* _Aim_: Without altering anything, output the material below.

* _Given data_:
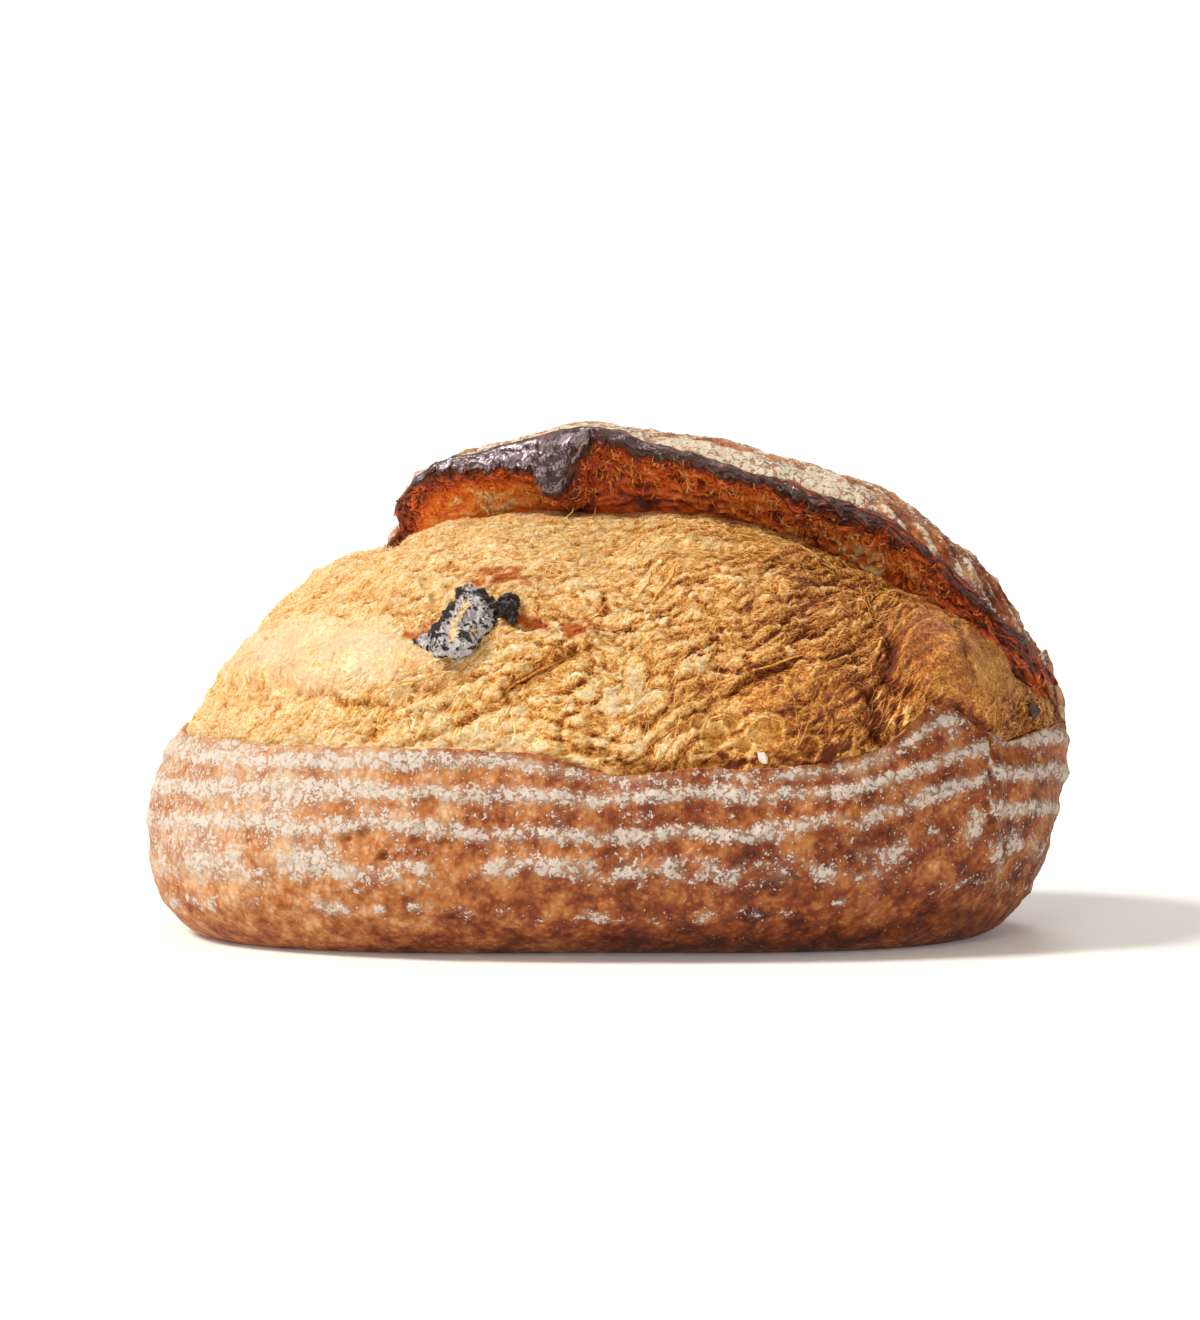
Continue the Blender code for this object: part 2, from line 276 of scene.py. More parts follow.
def grid_lengths(grid: Grid) -> tuple[Grid, Grid]:
    """Distances run along a grid: along its first direction on a row two fifths up, and up its second.

    Args:
        grid: points by station and row.

    Returns:
        the distances along and up, in mm, by station and row.
    """
    row = grid[:, int(grid.shape[1] * 0.4)]
    steps = np.linalg.norm(np.diff(row, axis=0), axis=-1)
    along = np.concatenate([[0.0], np.cumsum(steps)])
    rises = np.linalg.norm(np.diff(grid, axis=1), axis=-1)
    up = np.concatenate([np.zeros((grid.shape[0], 1)), np.cumsum(rises, axis=1)], axis=1)
    return np.broadcast_to(along[:, None], up.shape), up


def blurred(values: Grid, radius: int) -> Grid:
    """The mean over a square of grid points: running sums along each direction, one taken from the other.

    Args:
        values: the grid to blur.
        radius: the square's reach each way, in grid points.

    Returns:
        the blurred grid.
    """
    size = 2 * radius + 1
    for _ in range(2):
        ends = [np.repeat(values[:1], radius + 1, axis=0), values, np.repeat(values[-1:], radius, axis=0)]
        run = np.cumsum(np.concatenate(ends), axis=0)
        values = ((run[size:] - run[:-size]) / size).T
    return values


def seen(points: Grid) -> tuple[Grid, Grid]:
    """Where the camera sees points, in mm on the plane y = 0, along the rays from CAMERA_SPOT.

    Args:
        points: points in mm.

    Returns:
        X and Z of each on that plane.
    """
    x0, y0, z0 = CAMERA_SPOT
    scale = -y0 / (points[..., 1] - y0)
    return x0 + (points[..., 0] - x0) * scale, z0 + (points[..., 2] - z0) * scale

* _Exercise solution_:
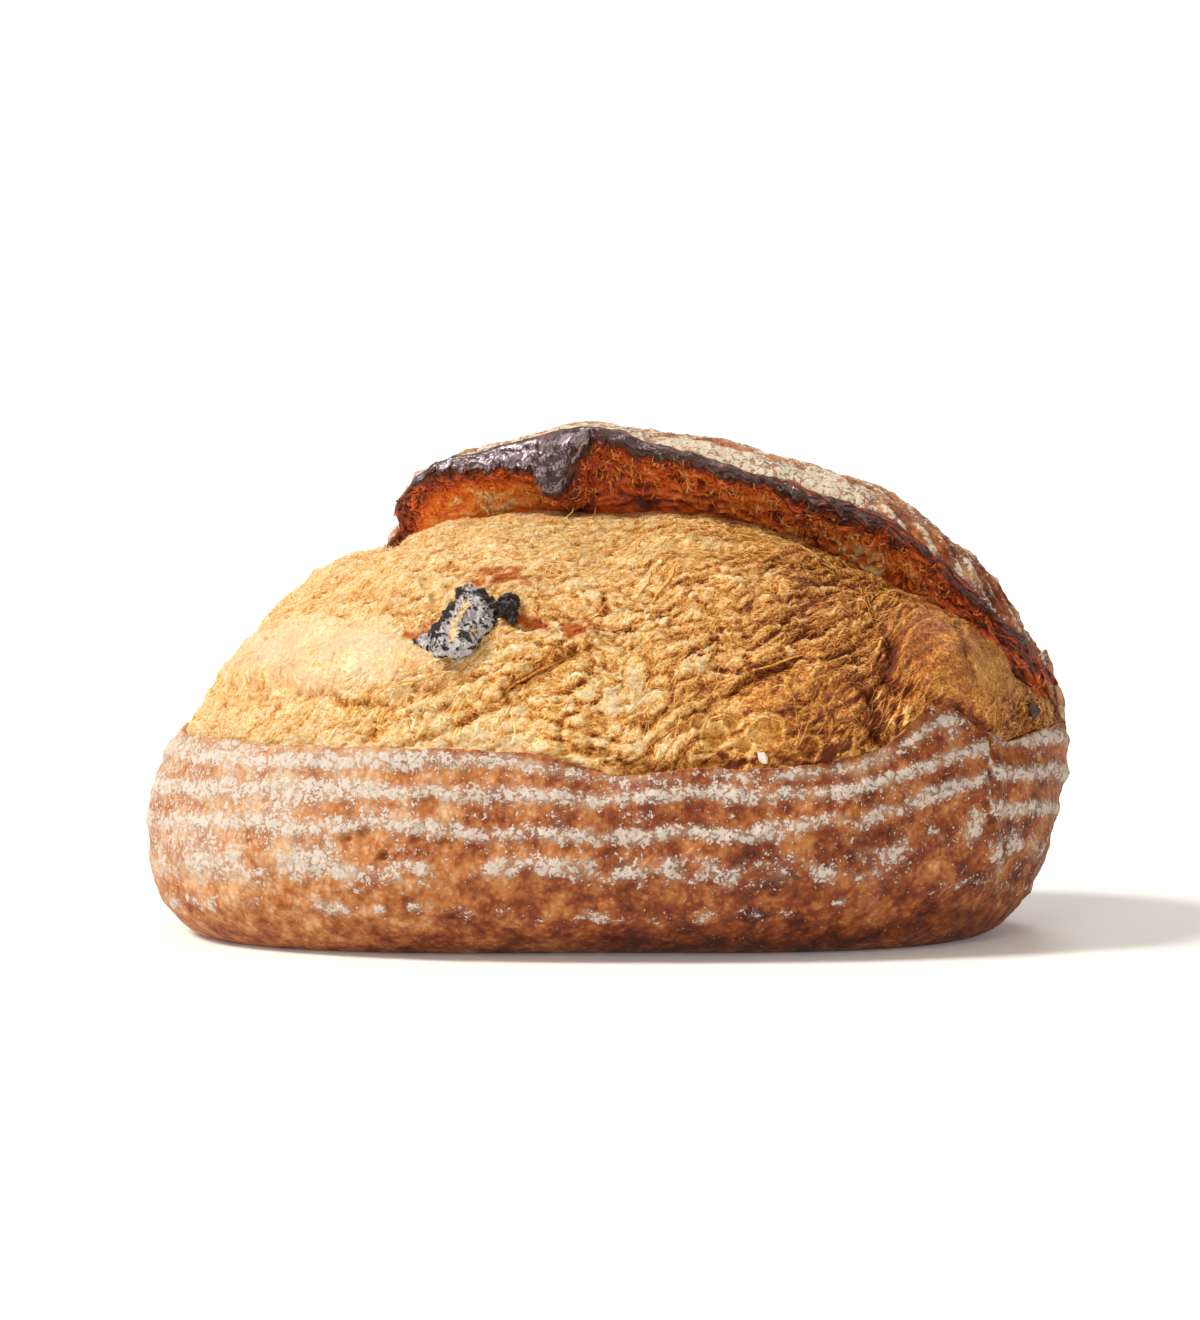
Continue the Blender code for this object: part 2, from line 276 of scene.py. More parts follow.
def grid_lengths(grid: Grid) -> tuple[Grid, Grid]:
    """Distances run along a grid: along its first direction on a row two fifths up, and up its second.

    Args:
        grid: points by station and row.

    Returns:
        the distances along and up, in mm, by station and row.
    """
    row = grid[:, int(grid.shape[1] * 0.4)]
    steps = np.linalg.norm(np.diff(row, axis=0), axis=-1)
    along = np.concatenate([[0.0], np.cumsum(steps)])
    rises = np.linalg.norm(np.diff(grid, axis=1), axis=-1)
    up = np.concatenate([np.zeros((grid.shape[0], 1)), np.cumsum(rises, axis=1)], axis=1)
    return np.broadcast_to(along[:, None], up.shape), up


def blurred(values: Grid, radius: int) -> Grid:
    """The mean over a square of grid points: running sums along each direction, one taken from the other.

    Args:
        values: the grid to blur.
        radius: the square's reach each way, in grid points.

    Returns:
        the blurred grid.
    """
    size = 2 * radius + 1
    for _ in range(2):
        ends = [np.repeat(values[:1], radius + 1, axis=0), values, np.repeat(values[-1:], radius, axis=0)]
        run = np.cumsum(np.concatenate(ends), axis=0)
        values = ((run[size:] - run[:-size]) / size).T
    return values


def seen(points: Grid) -> tuple[Grid, Grid]:
    """Where the camera sees points, in mm on the plane y = 0, along the rays from CAMERA_SPOT.

    Args:
        points: points in mm.

    Returns:
        X and Z of each on that plane.
    """
    x0, y0, z0 = CAMERA_SPOT
    scale = -y0 / (points[..., 1] - y0)
    return x0 + (points[..., 0] - x0) * scale, z0 + (points[..., 2] - z0) * scale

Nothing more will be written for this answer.